The chapel speaker slowly flipped the large poster board cards which declared the sins we were to avoid to enter the Kingdom of God: Greed. Wrath. Envy. Lust. Gluttony. Sloth. Pride.
I’d never thought much of sloth or gluttony. I’d need to do more reading to discover what those sins were about. I wanted to avoid sin as much as possible, given the sin-filled life I had lived prior to being born-again. Greed, envy, and lust I knew too well as one of four boys who felt like there was never enough food to satisfy the hunger of each of us. And as the third who was too small to contest the older two, nor given the same attention as the baby, I was aware what they had that I didn’t. I always wanted more.
But pride? A sin?
For as long as I could remember, pride was that thing that all of my elders told me I needed to have in my work, my dress, in my self… in my race. If I failed to turn in a homework assignment, my family told me, “Have some pride and follow through by turning in your work.” If I left the house looking disheveled, my grandmother, the only Black politician in a White town, would instruct me, “Take pride in how you look, you don’t just represent yourself, you are a Brown.” If I allowed my opponent to drive past me on the basketball court, my coach would say, “Take some pride in your defense and don’t allow him to turn the corner.” But of all the ways that I learned to value pride, racial pride superseded them all.
In the pages of my African American encyclopedia and literature about the history of African American people I learned that White society disrespected and devalued us. Toni Morrison said as much through one of her characters in Beloved, “Out yonder, hear me, they do not love your neck unnoosed and straight.” She continued, “And O my people, So love your neck; put a hand on it, grace it, stroke it and hold it up.” It was up to us to believe in ourselves. It was up to us to love ourselves and hold our necks high with pride. Pride, as I understood it, was a matter of life and death—a matter to be embraced not rejected.
The command to reject pride put my teenage heart and mind in turmoil. Having only repented from a life of drugs and drinking a few weeks before this revival camp chapel in rural Michigan, I was aware that I didn’t know the rules of this Heavenly Kingdom well and I needed guidance. I had been to church my entire life, but these people were different. They were not different because they were white Christians, I’d been around white Christians at my home Lutheran church for a long time, but because they were white Christians who made me their mission project.
They wanted to save me, or get me saved, I was never sure if the distinction was significant. What I was certain of was that saving me meant conforming me to the likeness of their politics, which opposed abortion and argued ferociously for the death penalty. Saving me also meant that I had to agree to the commands of their Heavenly Kingdom, of which the two greatest commandments were: ask Jesus into your heart and deny the love of self. Up to that point, my grasp of politics and God’s commands hardly extended beyond the Martin Luther King Jr. lessons I’d learned at home: guns aren’t toys and love everybody.
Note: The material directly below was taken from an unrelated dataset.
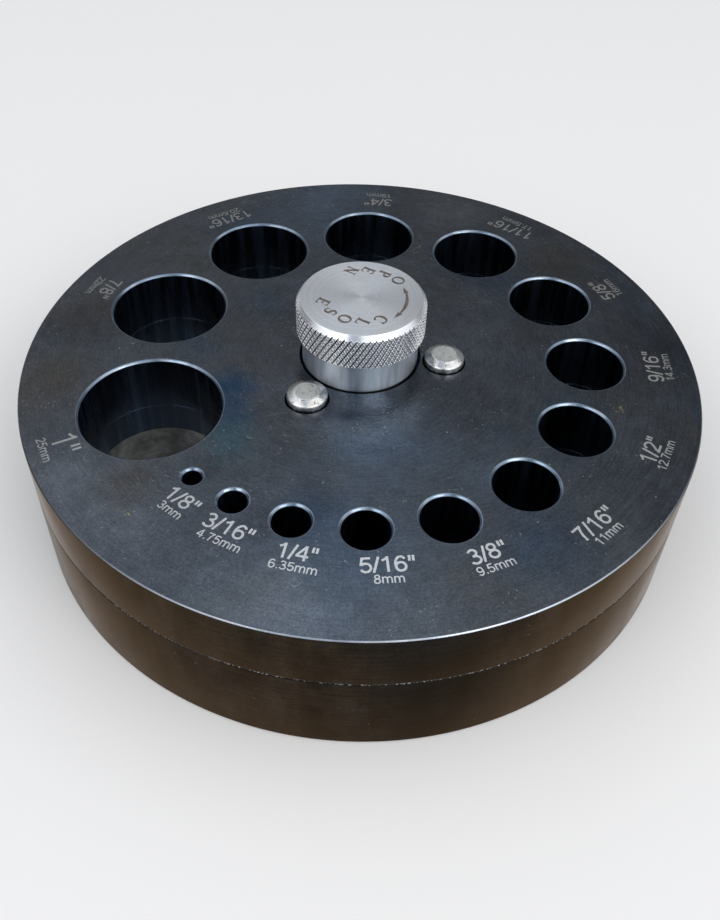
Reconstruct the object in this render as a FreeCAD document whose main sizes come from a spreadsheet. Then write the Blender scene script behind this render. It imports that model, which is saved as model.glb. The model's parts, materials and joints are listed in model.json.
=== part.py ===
import FreeCAD, Part
import math
import os
from types import SimpleNamespace

import Sketcher

# A jeweller's disc cutter: a guide plate over a die plate, with fourteen punch bores through both.
# The knob in the middle turns a lead screw, which lets three springs lift the guide plate off the
# die plate, or draws the plates together on a piece of sheet metal.
# The origin is the middle of the foot face, +Z is up, and -Y is the side that the user faces.
# The parts are drawn with the plates closed.

INCH = 25.4
SIXTEENTH = INCH / 16

# Driving dimensions, in millimetres and degrees. Each one is a cell of the sheet, under this name.
DRIVING = {
    # Plates
    "plate_radius": 63.5,
    "die_plate_height": 18.0,
    "guide_plate_height": 11.6,
    "foot_chamfer": 0.5,
    "seam_chamfer": 0.2,
    "rim_chamfer": 0.2,
    # Punch bores: the largest four lie on the inner ring, the others on the outer one
    "inner_ring_radius": 40.8,
    "outer_ring_radius": 42.9,
    "bore_mouth_chamfer": 0.4,
    "die_land": 6.35,
    "die_relief": 0.4,
    # Guide pins, pressed into the die plate
    "pin_count": 3,
    "pin_ring_radius": 16.1,
    "first_pin_angle": -125.4,
    "pin_radius": 3.8,
    "pin_running_gap": 0.2,
    "pin_hole_chamfer": 0.2,
    "pin_foot_level": 6.5,
    "pin_tip_rise": 1.8,
    "pin_tip_radius": 2.45,
    "pin_tip_length": 0.7,
    "pin_foot_chamfer": 0.4,
    # Lift springs round the pins, half in each plate
    "spring_pocket_radius": 5.4,
    "spring_pocket_in_die": 4.0,
    "spring_pocket_in_guide": 5.5,
    "spring_mean_radius": 4.65,
    "spring_wire_radius": 0.4,
    "spring_end_gap": 0.05,
    "spring_turns": 5,
    # Lead screw and its stop ring
    "screw_radius": 6.0,
    "screw_running_gap": 0.05,
    "screw_foot_level": 0.8,
    "screw_top_level": 38.0,
    "screw_top_chamfer": 0.6,
    "screw_foot_chamfer": 0.3,
    "ring_groove_radius": 5.2,
    "ring_level": 1.25,
    "ring_thickness": 1.2,
    "ring_radius": 7.3,
    "ring_mouth_width": 6.0,
    # Lead nut under the die plate, held by three screws
    "nut_recess_depth": 5.0,
    "nut_recess_radius": 16.2,
    "nut_flange_radius": 16.0,
    "nut_flange_thickness": 2.5,
    "nut_bush_radius": 9.5,
    "nut_bush_top_level": 13.0,
    "nut_ring_room_radius": 7.8,
    "nut_ring_room_level": 5.5,
    "die_screw_bore_radius": 6.6,
    "nut_screw_count": 3,
    "nut_screw_ring_radius": 12.7,
    "first_nut_screw_angle": -65.4,
    "nut_screw_radius": 1.5,
    "nut_screw_hole_radius": 1.6,
    "nut_screw_length": 7.0,
    "nut_screw_head_radius": 2.75,
    "nut_screw_head_height": 1.6,
    "nut_screw_head_bevel": 0.8,
    "nut_screw_socket_radius": 1.15,
    "nut_screw_socket_depth": 0.9,
    # Knob: its collar turns on two thrust washers in the guide plate's counterbore
    "counterbore_radius": 11.6,
    "counterbore_depth": 4.0,
    "washer_outer_radius": 11.0,
    "washer_inner_radius": 6.3,
    "bronze_washer_thickness": 1.0,
    "steel_washer_thickness": 0.6,
    "collar_radius": 11.0,
    "collar_rise": 6.05,
    "knob_rise": 13.4,
    "knob_radius": 12.05,
    "knob_top_radius": 11.25,
    "knob_bevel_height": 1.05,
    "knob_under_bevel": 0.5,
    "cross_pin_radius": 1.0,
    "cross_hole_gap": 0.02,
    "cross_pin_length": 20.6,
    "cross_pin_level": 28.4,
}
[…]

I knew little of the intense scripture memorization that was necessary to succeed in this new revivalist environment. The passion which they held for saving people’s souls from hellfire and damnation was unrivaled by any passion I’d known before. I was enchanted by their fervor. And I found structure in the new Kingdom rules that gave me sufficient resolve to reject my old vices. But as I embraced their biblicism I felt my old and new Christian sensibilities at odds, almost at war—one that implored me to love myself and the other to despise myself.
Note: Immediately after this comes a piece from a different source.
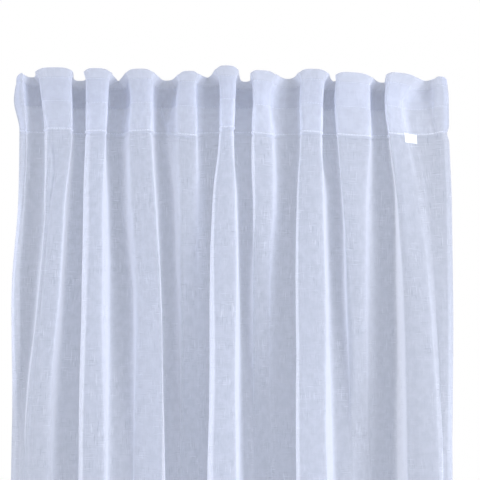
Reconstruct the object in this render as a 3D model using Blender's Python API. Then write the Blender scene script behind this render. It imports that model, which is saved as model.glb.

I did not have the language of post-colonial mission to guide me through the conflict between Christian mission and cultural belonging. And as I marched boldly towards the kingdom that they preached, I often found myself drowning in a moat of missionary zeal that rebuked the lessons I’d learned growing up. These missionaries replaced those lessons with rules that saved me from the sometimes aimless wandering of my adolescence but also threatened to destroy my connection to my family, friends, and ancestors.
They were right that pride threatened my existence, but it was their pride in believing they knew what I needed, not my self-love. Their white missionary gaze looked upon me as an economically impoverished, single-parent, unchurched, Black, city kid. They never once asked me about my beliefs, values, church attendance, or family traditions. They took pride in assuming that they knew what I needed and that what I needed was to become more like them.
I became like them; they converted me. I assimilated to their white Christianity. I gained what W.E.B. DuBois called “double consciousness”—the ability to see the world first through the eyes of others who looked upon me with “amused contempt and pity.” And I discovered that the more I conformed in my speech, dress, and values, the more distant I grew from myself, my family, and my friends.
Was that their mission, I wonder, to distance me from my self, my people, my ancestors?
Whether it was their intention or not, the impact of their work did just that. Thankfully, the foundations my family built endured their missionary enculturation. Through the perspectives of my intellectual ancestors, like DuBois, I now wonder what would have become of the Christian mission in the midwest revival camp if they gave up their pride and gained my perspective? What if they were to embrace a double-consciousness, that enabled them to see the world first through the eyes of others who look upon them as lacking perspective and community? What if they could see that Black boys from inner-cities had something to teach them and they replaced their acts of charity with solidarity?
That has become my mission. By reversing the gaze, I want to demonstrate that righteous Christian mission is that which is guided by the Spirit’s movement towards double-consciousness, seeing from the perspective of others, and solidarity, sharing with others in community. When we share perspectives with others, then our love for them and love for self will not be at odds with one another, but will be in harmony with God’s mission and vision for a new Heaven and a new Earth.